I have considered these submissions. I have also read the authorities cited by counsel. I am unable to agree with Mr. Balala that the Court of Appeal decision in Essa – Vs – Essa (supra) is obiter. The claim in that case, as is the claim in this originating summons, was brought under Order 36 Rules 1 and 12 of the Civil Procedure Rules, Section 3A of the Civil Procedure Act, Section 28 of the Matrimonial Causes Act and section 17 of the English Act. The Court of Appeal applied the principles enunciated by the English House of Lords’ decision in Pettit – Vs – Pettit (970) AC 777, which was itself a decision based on section 17 of the English Act, and held that the English Act also applied to Muslims. I cannot therefore accept Mr. Balala’s argument that the application of the English Act was not an issue in that case.

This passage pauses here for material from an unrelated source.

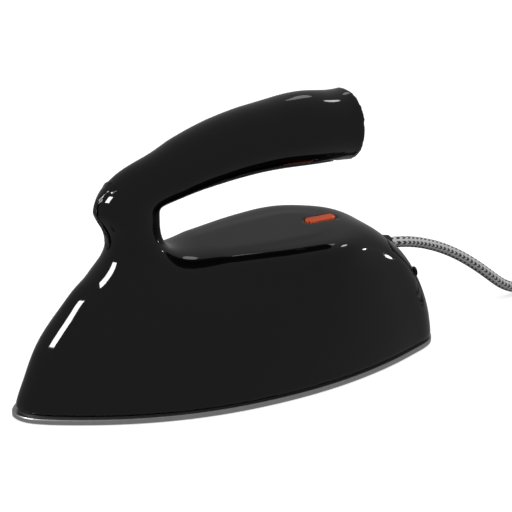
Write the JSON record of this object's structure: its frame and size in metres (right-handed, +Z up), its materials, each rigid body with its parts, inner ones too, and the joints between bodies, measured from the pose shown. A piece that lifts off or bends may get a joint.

I also do not agree with Mr. Balala that divorce, if any, in this case is complete. If it was his client could not have made it an issue in the Kadhi’s court and sought a certificate of divorce. Even if it is that would still not warrant the striking out of this case. The authority in He Zhuo Ying – Vs – Qiu Wen Ren, Mombasa HCCCNO. 1994 (O.S.)is distinguishable. The claim in that case was based solely on section 17 of the English Act. As I have said the claim in this case is, in addition to that section, brought under Order 36 Rules 1 and 12 of the Civil Procedure Rules, section 3A of the Civil Procedure Act and section 28 of the Matrimonial Causes Act.
For these reasons I overrule the defendant’s (husband’s) preliminary objection and dismiss his application dated 31st January 2006 with costs to the plaintiff (wife).
DATED and delivered this 10th day of February 2006.